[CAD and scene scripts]
------
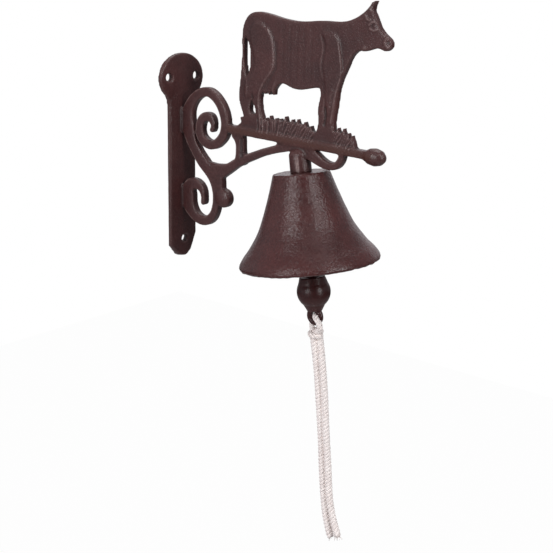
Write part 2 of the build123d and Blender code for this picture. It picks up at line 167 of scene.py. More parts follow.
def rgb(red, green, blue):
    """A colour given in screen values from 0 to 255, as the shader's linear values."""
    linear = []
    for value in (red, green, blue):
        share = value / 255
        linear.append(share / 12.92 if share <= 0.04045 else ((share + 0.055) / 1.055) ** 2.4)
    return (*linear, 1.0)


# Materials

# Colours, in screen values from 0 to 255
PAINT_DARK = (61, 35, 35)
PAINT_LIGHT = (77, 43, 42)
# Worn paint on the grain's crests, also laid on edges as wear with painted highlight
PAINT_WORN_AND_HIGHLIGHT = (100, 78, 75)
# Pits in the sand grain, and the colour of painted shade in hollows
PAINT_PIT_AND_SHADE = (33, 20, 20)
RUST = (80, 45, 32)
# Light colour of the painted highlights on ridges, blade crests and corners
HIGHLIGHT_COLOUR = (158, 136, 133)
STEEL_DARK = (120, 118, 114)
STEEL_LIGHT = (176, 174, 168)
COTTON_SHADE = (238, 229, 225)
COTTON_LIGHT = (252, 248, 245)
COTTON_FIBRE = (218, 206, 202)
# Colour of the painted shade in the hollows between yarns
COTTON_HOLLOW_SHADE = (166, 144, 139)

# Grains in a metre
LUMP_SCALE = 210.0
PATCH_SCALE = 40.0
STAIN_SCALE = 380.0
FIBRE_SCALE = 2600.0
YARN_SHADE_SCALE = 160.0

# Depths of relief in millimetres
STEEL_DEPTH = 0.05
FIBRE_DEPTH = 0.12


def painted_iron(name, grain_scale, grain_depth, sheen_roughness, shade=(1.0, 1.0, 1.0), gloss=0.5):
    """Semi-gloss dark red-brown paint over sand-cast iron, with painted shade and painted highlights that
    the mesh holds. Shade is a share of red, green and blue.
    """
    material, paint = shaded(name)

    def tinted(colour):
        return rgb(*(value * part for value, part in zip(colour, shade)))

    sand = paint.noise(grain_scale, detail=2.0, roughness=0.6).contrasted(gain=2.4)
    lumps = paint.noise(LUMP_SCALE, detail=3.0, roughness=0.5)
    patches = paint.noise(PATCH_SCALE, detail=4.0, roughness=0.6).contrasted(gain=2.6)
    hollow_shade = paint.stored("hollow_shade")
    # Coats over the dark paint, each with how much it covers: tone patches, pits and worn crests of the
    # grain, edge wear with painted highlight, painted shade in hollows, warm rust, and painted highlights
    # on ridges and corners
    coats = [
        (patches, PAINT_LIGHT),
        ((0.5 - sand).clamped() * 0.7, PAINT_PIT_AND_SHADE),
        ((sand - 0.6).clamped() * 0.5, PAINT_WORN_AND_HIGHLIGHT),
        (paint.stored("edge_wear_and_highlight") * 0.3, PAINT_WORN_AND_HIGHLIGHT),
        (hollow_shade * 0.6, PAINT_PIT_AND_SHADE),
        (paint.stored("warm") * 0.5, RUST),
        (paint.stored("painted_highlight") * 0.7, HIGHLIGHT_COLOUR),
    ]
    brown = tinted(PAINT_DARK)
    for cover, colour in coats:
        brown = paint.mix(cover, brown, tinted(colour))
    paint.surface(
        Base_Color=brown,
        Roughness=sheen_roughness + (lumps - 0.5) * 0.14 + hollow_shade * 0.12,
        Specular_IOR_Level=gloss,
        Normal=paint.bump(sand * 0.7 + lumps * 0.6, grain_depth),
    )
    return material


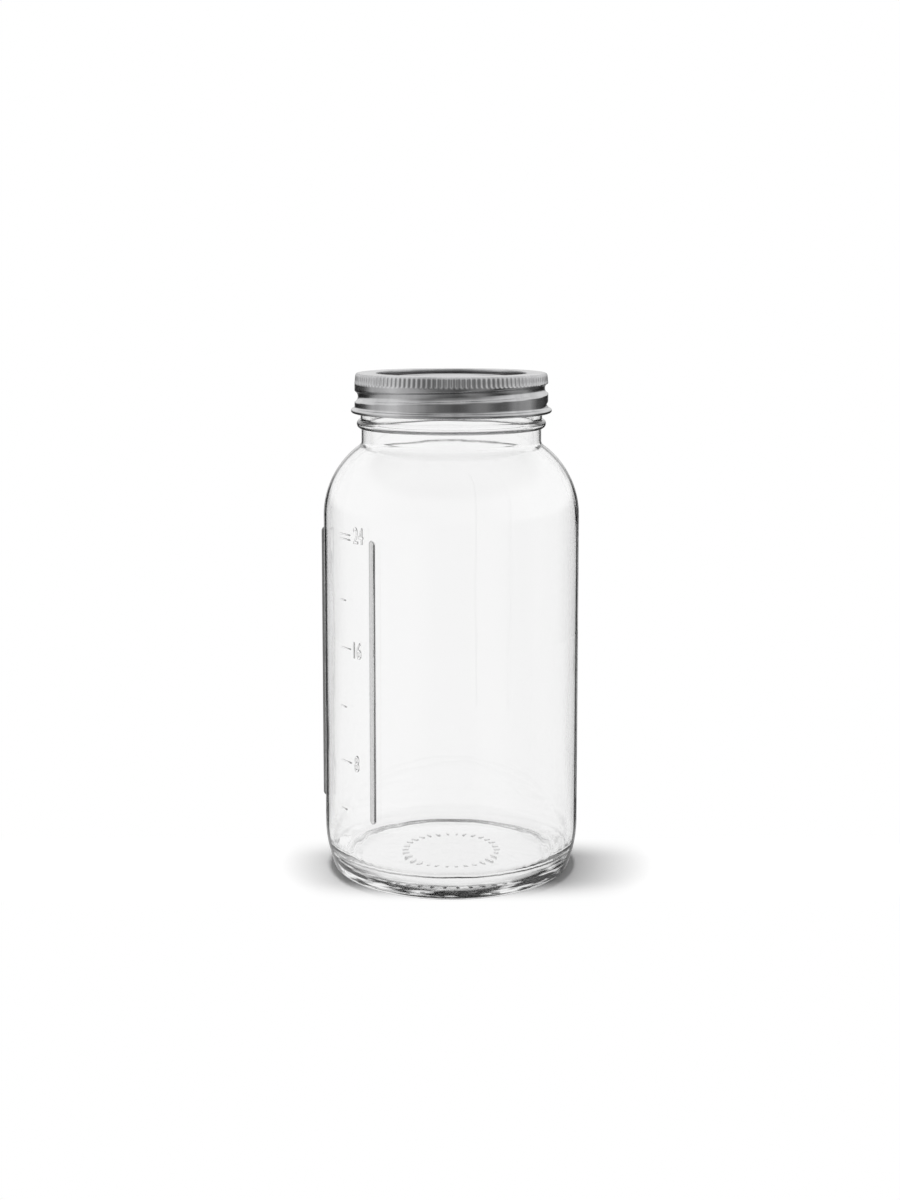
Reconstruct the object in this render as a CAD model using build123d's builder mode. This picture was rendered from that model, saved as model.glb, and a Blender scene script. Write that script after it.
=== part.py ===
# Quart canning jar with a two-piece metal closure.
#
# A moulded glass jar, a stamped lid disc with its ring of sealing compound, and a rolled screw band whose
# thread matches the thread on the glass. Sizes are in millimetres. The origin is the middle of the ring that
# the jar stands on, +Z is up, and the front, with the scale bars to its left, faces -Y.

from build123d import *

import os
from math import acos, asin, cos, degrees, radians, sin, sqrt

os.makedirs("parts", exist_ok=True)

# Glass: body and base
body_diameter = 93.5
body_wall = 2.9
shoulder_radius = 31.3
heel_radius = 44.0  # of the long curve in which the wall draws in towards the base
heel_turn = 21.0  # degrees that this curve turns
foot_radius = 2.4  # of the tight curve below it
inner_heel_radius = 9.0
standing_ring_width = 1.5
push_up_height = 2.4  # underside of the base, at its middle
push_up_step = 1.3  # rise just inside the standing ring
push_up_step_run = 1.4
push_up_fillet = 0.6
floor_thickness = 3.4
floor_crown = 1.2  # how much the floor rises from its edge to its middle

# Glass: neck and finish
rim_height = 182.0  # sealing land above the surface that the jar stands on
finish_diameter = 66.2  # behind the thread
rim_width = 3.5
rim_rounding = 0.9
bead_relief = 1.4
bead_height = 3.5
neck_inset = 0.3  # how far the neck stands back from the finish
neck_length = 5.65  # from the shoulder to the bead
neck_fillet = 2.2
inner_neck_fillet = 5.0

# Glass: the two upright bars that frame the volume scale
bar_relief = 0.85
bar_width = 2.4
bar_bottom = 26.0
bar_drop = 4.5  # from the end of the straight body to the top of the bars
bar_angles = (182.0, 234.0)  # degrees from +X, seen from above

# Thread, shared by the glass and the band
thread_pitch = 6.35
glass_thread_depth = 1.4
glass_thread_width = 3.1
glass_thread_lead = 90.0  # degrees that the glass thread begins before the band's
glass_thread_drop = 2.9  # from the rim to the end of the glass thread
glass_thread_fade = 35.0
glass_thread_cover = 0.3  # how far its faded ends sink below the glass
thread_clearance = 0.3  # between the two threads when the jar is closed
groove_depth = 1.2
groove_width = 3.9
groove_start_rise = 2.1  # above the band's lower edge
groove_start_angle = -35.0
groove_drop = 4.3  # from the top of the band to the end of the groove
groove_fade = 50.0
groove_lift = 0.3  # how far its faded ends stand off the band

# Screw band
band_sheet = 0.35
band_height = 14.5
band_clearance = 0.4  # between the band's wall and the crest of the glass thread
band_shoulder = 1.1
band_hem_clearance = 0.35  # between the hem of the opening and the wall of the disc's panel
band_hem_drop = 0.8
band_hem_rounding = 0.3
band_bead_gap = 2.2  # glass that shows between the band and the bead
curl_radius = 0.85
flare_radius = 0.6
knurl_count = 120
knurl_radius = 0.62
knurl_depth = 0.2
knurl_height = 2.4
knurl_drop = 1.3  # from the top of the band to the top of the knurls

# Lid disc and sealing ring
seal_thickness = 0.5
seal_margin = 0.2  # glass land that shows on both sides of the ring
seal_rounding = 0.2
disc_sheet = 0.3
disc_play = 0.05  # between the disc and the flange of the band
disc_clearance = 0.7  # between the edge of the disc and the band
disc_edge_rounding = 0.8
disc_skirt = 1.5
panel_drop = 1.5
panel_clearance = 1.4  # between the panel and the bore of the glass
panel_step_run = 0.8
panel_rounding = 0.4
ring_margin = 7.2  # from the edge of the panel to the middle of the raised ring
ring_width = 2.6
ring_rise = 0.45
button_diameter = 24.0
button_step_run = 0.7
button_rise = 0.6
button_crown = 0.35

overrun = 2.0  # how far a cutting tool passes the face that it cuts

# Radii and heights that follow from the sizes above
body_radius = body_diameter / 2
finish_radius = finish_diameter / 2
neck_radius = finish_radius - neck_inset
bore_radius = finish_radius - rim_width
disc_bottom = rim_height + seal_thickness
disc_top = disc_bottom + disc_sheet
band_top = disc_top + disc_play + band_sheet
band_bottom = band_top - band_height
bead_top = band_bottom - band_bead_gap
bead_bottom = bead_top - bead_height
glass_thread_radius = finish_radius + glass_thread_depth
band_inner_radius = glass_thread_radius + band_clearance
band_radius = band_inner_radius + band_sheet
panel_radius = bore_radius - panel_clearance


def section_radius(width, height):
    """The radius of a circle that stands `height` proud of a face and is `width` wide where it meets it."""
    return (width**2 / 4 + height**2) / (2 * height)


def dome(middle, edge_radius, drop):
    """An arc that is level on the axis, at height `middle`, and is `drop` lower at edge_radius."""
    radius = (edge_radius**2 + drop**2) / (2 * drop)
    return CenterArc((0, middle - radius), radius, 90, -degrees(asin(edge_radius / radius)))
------
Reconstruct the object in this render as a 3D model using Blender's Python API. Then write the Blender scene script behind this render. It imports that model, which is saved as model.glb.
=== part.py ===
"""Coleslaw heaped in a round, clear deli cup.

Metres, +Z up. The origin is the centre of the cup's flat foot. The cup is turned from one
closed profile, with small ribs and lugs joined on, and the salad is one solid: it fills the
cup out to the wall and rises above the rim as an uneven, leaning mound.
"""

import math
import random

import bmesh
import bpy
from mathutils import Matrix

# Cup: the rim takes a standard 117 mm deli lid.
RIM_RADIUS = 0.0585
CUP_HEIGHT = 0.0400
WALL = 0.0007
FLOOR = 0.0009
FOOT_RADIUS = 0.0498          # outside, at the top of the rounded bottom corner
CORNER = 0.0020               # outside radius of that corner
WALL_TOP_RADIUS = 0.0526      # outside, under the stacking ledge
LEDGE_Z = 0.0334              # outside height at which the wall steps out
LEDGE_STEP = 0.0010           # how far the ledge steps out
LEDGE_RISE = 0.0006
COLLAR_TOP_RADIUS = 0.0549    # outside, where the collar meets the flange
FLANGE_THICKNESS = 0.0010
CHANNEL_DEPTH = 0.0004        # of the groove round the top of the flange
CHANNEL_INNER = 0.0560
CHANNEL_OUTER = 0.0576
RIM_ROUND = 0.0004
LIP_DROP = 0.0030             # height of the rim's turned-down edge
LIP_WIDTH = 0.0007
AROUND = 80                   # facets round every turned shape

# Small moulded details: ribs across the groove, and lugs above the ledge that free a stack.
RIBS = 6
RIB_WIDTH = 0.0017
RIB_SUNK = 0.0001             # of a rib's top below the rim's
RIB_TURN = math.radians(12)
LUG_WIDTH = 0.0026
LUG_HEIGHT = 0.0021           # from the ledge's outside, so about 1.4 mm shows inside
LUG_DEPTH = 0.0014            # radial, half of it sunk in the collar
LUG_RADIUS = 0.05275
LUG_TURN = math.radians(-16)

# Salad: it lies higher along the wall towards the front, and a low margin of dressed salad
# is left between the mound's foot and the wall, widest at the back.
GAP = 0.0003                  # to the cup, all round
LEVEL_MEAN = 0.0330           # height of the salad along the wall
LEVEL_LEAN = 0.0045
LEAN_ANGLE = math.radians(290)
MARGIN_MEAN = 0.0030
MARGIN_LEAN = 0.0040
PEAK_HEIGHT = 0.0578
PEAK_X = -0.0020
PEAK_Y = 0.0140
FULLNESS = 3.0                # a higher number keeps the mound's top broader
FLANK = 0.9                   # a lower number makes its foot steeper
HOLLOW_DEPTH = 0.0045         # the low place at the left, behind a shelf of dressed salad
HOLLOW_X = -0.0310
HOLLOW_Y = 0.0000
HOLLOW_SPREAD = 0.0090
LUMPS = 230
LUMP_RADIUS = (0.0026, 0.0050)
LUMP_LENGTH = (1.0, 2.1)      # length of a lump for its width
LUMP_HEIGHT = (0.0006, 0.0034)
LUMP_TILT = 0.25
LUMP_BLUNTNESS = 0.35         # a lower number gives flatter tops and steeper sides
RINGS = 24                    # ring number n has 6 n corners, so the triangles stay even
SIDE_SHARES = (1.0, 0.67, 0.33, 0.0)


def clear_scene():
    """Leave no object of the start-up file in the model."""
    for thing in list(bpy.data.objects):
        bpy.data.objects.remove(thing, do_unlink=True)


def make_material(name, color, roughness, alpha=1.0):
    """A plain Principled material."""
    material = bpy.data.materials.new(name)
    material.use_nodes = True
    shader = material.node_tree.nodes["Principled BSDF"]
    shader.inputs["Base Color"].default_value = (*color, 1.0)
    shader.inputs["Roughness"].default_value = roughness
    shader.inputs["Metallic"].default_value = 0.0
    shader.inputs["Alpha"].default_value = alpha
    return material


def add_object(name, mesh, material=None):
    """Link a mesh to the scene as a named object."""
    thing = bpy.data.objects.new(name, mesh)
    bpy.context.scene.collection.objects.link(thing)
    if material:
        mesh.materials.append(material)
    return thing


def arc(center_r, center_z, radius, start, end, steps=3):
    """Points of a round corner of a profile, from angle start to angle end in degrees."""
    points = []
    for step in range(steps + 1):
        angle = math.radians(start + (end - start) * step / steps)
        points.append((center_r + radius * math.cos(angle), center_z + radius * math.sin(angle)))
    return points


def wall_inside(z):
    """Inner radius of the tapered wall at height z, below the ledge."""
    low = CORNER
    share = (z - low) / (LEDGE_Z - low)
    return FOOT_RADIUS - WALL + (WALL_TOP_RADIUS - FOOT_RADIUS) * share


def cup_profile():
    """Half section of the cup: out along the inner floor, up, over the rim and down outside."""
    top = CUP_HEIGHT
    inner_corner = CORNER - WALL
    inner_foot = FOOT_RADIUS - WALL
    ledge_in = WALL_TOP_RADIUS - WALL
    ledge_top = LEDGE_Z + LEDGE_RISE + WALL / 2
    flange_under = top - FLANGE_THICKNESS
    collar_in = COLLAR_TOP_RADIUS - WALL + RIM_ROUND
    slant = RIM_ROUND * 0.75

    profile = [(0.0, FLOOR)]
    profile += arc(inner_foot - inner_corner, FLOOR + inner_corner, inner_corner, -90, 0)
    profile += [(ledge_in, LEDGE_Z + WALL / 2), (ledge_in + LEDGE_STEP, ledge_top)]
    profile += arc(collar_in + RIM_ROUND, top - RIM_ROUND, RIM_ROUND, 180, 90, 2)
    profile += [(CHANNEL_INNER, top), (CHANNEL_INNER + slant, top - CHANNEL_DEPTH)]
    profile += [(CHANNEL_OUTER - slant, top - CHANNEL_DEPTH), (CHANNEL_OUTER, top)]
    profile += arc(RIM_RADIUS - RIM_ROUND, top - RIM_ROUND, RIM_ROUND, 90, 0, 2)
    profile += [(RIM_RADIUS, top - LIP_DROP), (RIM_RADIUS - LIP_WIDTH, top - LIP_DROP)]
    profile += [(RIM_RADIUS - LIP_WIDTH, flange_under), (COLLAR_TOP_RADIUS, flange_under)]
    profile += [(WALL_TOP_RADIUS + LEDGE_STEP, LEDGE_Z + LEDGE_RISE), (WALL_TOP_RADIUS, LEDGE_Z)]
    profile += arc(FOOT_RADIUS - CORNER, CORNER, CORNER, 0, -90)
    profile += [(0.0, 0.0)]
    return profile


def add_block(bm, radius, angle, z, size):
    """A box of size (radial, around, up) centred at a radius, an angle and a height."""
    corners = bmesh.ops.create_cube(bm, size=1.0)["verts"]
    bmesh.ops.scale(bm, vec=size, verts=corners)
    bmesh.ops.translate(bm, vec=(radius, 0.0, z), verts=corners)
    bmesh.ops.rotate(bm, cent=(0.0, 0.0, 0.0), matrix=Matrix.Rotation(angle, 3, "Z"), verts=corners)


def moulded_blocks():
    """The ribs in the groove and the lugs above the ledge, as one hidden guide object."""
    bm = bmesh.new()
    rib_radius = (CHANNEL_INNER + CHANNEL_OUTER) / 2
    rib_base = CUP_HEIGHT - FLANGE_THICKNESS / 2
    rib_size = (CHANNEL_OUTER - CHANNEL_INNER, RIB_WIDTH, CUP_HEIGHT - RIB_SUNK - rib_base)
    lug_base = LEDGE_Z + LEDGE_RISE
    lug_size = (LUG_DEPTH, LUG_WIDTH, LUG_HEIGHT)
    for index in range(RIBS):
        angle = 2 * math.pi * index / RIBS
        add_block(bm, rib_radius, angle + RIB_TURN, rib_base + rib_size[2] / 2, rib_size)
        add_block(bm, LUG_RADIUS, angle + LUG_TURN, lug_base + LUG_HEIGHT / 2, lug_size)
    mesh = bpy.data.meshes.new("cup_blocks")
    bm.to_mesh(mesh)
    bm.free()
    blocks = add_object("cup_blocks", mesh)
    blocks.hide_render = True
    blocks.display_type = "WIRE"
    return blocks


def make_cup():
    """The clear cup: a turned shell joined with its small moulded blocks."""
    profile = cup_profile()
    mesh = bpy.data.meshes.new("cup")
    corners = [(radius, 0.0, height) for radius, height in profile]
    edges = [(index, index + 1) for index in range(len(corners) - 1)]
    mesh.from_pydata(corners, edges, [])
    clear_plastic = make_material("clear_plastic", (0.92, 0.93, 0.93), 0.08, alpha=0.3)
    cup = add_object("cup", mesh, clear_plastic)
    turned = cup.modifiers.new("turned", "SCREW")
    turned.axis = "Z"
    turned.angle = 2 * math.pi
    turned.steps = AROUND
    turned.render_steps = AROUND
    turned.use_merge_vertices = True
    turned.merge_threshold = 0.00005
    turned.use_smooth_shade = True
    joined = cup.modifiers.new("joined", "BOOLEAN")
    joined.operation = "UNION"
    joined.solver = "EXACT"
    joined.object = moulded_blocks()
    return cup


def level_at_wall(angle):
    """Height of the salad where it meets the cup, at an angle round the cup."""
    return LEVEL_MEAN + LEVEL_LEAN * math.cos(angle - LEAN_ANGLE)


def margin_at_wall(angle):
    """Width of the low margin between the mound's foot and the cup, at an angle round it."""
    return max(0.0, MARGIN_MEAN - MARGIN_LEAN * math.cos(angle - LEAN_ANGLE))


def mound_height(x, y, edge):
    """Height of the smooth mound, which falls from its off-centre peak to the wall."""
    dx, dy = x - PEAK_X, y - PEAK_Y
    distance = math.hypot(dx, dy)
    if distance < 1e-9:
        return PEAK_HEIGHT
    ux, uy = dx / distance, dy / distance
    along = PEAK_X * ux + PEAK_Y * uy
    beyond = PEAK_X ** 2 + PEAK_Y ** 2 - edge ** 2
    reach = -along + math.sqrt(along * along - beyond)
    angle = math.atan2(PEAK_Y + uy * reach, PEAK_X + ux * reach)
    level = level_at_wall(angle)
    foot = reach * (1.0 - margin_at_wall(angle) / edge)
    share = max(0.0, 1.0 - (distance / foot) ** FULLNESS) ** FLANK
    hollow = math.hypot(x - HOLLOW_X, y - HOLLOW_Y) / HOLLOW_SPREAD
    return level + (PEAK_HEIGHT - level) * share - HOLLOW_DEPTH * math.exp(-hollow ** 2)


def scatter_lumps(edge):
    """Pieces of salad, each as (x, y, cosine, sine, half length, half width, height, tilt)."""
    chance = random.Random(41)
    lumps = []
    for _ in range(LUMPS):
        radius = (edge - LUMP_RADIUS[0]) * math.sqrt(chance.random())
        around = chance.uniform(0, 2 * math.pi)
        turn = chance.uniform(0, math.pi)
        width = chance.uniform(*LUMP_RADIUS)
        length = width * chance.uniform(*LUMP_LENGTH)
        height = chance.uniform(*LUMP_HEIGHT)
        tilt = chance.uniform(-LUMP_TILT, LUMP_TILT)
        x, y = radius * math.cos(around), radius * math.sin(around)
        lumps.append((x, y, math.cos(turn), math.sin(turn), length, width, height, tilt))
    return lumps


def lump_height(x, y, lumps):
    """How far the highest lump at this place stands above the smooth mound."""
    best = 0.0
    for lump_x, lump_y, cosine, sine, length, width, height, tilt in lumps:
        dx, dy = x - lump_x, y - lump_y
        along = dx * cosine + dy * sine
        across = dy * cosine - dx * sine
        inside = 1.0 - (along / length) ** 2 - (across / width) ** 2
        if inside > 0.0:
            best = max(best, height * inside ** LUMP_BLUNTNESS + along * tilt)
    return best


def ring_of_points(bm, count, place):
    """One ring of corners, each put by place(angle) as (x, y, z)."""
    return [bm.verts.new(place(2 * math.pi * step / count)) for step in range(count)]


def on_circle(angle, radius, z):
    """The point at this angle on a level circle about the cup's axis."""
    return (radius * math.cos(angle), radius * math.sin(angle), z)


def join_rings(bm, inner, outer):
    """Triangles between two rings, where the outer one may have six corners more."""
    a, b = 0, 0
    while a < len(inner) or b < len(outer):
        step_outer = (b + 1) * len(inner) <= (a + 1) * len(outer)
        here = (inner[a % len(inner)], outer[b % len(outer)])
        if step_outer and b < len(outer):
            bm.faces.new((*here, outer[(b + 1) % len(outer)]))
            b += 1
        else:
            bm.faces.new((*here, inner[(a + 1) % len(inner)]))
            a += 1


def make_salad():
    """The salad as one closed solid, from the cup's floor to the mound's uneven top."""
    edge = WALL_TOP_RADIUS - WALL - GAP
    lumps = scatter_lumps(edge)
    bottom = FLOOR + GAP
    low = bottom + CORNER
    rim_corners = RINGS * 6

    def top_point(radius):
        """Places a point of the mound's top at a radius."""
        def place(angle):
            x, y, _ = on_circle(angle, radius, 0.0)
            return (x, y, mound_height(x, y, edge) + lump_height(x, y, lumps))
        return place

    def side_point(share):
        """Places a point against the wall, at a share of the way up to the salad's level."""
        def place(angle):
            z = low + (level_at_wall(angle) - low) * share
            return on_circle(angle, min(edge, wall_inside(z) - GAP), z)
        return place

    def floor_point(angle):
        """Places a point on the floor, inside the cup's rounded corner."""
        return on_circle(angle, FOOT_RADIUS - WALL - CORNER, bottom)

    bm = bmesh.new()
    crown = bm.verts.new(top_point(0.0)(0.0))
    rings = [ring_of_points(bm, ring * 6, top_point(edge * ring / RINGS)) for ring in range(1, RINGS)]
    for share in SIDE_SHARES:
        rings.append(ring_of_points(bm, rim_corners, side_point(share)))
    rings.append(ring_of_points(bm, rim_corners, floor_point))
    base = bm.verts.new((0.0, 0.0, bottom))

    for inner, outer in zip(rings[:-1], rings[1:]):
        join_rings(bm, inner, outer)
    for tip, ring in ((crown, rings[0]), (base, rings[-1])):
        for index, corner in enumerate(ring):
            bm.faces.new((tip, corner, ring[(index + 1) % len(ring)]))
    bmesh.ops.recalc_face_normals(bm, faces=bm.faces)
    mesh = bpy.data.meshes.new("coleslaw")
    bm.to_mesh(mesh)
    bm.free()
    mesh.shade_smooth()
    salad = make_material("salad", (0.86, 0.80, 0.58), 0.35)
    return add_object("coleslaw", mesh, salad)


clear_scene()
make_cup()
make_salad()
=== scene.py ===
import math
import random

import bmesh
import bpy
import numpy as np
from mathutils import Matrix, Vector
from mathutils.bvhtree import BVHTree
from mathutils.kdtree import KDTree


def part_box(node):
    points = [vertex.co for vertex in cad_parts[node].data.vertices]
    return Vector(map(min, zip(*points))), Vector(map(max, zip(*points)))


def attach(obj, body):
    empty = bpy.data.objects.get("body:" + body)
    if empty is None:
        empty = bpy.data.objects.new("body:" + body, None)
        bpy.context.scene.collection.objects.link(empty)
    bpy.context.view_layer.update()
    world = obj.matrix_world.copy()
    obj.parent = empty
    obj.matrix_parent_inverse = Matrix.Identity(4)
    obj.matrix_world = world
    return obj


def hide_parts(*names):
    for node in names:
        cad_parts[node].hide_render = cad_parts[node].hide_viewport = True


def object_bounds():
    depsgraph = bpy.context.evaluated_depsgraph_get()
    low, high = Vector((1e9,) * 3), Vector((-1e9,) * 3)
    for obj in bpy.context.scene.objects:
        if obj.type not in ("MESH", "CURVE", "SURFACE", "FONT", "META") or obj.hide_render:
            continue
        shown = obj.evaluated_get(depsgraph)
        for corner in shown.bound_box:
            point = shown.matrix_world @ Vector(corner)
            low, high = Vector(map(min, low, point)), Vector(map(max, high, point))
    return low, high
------
The lines from the one containing "point = shown.matrix_world" to the one containing "return low, high", both included, are to be extracted exactly; give no other line.

[Full solution]:
            point = shown.matrix_world @ Vector(corner)
            low, high = Vector(map(min, low, point)), Vector(map(max, high, point))
    return low, high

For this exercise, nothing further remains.